Apple loves to talk about iPod market share in countries around the world (as reported by third-party market research firms; the company never shares Apple’s internal data), or about what trends it saw in its retail stores with first-time buyers and sales per store. In fact, Apple is generally pleased to answer any question about the numbers in the results, as long as it doesn’t involve individual product mixes or margins, future products, or product sales by geography. And probably a couple of other exceptions I’m forgetting.
Be sure to ask if Apple has any update on its plans to change the “subscription accounting” used for iPhone and Apple TV revenues now that FASB guidelines allow (mandate, actually) a more straightforward accounting system that still allows Apple to deliver free software updates to owners of those products. Apple will adopt the new rules no later than the December 2010 quarter, and the sooner we all understand that, the sooner we can all avoid the quarterly dance with pro forma results showing what the numbers would be like if the company recognized all revenue during the quarter from iPhones sold during the quarter.

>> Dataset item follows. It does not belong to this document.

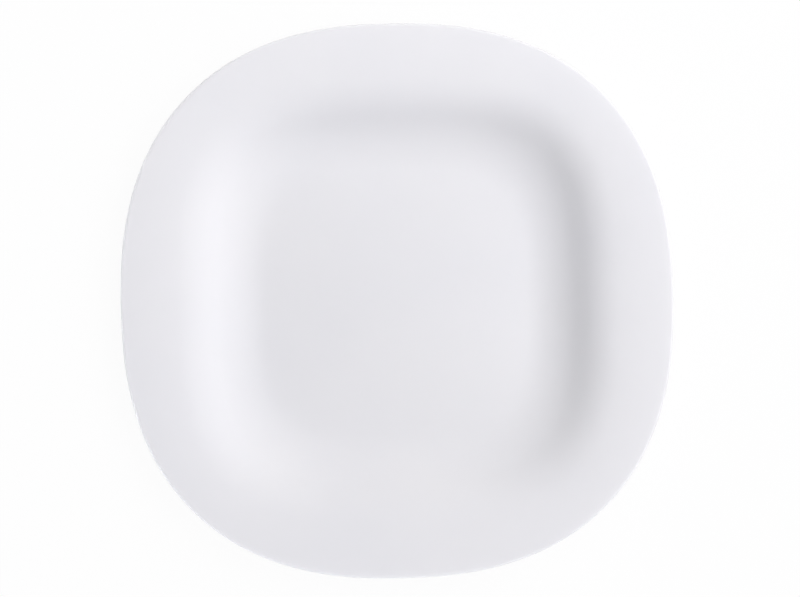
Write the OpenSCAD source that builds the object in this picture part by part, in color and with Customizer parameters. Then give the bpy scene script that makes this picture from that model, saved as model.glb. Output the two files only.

Apple’s execs have a story to tell with their results, and they’re more than willing to amplify the story with any data you need to understand it, as long as you don’t cross the line of “too specific about individual products or regions” or its twin line of “talking about future products.” Within those guidelines, be as tough as you want to be. Chances are good they’ll have extensive and comprehensive answers about markets, cash flow, cash position, and tons of other stuff that you analysts really want to know. Don’t be shy— just avoid the electrified rails.